======== RECORDED DATA ========

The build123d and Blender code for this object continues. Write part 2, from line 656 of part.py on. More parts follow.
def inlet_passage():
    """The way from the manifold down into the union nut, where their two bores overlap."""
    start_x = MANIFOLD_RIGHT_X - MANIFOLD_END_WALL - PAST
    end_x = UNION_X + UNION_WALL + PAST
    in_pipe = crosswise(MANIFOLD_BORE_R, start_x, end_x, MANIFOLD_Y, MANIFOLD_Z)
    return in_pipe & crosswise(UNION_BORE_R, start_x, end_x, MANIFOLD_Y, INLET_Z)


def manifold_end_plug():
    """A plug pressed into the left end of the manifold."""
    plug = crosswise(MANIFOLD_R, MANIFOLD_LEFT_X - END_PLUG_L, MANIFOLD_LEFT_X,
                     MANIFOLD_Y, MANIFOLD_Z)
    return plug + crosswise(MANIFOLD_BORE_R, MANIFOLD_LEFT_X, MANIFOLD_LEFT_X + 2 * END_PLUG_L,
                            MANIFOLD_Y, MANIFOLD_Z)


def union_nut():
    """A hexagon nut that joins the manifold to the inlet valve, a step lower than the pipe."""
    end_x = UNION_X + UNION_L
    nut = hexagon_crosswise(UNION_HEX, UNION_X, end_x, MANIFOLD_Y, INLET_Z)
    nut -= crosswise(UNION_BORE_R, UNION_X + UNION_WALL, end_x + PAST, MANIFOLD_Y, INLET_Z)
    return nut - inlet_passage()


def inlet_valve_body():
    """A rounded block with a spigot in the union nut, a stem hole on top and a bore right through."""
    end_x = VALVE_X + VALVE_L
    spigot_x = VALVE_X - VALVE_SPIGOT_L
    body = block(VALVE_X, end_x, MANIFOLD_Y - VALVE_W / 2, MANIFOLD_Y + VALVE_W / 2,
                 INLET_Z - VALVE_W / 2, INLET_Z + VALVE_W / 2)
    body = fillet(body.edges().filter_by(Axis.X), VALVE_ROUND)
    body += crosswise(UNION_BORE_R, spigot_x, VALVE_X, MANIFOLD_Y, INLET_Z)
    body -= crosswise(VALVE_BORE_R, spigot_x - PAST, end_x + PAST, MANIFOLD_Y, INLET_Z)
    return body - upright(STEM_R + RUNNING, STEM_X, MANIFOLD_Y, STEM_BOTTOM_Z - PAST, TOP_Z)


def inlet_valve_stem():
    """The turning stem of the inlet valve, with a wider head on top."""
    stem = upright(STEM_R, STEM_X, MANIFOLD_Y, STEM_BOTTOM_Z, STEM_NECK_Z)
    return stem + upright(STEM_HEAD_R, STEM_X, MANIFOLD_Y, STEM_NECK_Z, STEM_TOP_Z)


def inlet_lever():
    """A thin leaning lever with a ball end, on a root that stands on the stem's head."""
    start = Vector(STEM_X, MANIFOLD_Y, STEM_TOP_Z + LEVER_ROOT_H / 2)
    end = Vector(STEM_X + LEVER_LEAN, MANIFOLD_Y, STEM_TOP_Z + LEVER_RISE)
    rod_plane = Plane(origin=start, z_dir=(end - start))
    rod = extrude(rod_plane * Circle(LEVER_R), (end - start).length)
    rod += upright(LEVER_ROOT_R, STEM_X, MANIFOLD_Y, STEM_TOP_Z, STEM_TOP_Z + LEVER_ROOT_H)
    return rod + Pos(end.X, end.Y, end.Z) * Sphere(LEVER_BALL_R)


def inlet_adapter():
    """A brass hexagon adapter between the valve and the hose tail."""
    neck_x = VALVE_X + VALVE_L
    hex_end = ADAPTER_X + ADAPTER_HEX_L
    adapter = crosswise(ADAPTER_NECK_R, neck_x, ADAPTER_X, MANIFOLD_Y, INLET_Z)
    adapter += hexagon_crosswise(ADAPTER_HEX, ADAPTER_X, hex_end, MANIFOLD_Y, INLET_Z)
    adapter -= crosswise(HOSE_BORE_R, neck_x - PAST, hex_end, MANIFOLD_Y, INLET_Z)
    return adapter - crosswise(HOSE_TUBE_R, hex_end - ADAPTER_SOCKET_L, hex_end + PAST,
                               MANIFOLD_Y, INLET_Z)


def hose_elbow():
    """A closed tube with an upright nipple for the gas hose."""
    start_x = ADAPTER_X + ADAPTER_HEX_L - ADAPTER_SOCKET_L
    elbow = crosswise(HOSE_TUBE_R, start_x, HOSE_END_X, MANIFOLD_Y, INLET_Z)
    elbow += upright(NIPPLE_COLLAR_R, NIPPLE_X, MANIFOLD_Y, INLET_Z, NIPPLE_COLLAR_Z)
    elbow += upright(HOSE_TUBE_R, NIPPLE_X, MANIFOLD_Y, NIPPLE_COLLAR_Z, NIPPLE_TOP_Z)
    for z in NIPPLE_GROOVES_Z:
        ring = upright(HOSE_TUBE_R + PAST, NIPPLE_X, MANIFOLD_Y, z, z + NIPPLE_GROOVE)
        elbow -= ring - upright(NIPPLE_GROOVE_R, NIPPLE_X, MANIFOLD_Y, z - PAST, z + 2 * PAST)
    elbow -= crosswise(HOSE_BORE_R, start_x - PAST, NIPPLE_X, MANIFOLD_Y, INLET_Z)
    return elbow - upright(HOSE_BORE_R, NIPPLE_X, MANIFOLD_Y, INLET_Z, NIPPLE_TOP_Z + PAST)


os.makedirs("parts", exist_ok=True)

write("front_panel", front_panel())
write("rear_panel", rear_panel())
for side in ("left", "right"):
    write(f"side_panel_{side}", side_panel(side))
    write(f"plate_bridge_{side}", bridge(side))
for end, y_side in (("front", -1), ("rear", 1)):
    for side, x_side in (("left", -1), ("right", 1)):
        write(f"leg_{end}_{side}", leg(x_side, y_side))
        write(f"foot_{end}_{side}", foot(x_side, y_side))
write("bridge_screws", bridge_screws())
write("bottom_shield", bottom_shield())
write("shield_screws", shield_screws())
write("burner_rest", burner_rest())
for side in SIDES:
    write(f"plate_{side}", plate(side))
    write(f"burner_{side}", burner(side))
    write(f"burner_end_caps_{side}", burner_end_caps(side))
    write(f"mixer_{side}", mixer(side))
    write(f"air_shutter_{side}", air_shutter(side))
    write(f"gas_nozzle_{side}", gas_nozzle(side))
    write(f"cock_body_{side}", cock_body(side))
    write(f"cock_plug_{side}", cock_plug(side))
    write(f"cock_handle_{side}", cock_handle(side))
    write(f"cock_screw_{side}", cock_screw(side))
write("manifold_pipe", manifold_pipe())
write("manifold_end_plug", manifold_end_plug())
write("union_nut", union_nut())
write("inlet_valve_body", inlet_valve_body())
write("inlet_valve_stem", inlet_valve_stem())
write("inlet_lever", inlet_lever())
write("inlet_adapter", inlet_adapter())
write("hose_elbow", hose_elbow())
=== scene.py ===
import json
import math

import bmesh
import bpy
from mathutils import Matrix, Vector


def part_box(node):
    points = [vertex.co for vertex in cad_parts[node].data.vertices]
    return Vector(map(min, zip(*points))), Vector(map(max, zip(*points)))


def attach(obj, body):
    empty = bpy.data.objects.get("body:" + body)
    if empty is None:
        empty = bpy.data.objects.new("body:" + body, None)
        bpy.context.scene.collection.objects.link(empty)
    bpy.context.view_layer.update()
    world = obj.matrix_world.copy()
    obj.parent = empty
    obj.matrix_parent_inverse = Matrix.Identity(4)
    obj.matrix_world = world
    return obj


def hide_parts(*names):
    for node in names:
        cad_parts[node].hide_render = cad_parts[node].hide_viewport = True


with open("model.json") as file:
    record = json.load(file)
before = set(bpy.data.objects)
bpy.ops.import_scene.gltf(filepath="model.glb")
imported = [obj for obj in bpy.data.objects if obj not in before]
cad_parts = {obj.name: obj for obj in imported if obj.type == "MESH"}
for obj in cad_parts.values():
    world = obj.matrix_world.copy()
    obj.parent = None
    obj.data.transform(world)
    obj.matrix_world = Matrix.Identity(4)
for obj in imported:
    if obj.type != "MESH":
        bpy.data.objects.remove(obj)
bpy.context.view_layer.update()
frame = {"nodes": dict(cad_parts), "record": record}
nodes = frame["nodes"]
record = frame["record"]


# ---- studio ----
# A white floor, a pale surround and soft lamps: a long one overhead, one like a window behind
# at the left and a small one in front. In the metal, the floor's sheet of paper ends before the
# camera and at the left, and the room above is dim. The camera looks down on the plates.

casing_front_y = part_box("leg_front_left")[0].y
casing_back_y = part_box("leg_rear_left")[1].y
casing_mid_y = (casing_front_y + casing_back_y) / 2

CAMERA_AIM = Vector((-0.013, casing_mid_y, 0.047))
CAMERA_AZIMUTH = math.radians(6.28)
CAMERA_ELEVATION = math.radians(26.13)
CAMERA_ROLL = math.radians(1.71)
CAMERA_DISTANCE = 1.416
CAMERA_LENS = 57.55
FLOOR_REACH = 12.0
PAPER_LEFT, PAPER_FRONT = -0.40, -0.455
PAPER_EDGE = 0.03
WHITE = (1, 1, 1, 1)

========

▸ GIVEN INSTRUCTION
Above is a listing; print exactly its lines from the one with "in imported if" through the one with "casing_mid_y = (casing_front_y", and no other lines.

▸ FULL SOLUTION
cad_parts = {obj.name: obj for obj in imported if obj.type == "MESH"}
for obj in cad_parts.values():
    world = obj.matrix_world.copy()
    obj.parent = None
    obj.data.transform(world)
    obj.matrix_world = Matrix.Identity(4)
for obj in imported:
    if obj.type != "MESH":
        bpy.data.objects.remove(obj)
bpy.context.view_layer.update()
frame = {"nodes": dict(cad_parts), "record": record}
nodes = frame["nodes"]
record = frame["record"]


# ---- studio ----
# A white floor, a pale surround and soft lamps: a long one overhead, one like a window behind
# at the left and a small one in front. In the metal, the floor's sheet of paper ends before the
# camera and at the left, and the room above is dim. The camera looks down on the plates.

casing_front_y = part_box("leg_front_left")[0].y
casing_back_y = part_box("leg_rear_left")[1].y
casing_mid_y = (casing_front_y + casing_back_y) / 2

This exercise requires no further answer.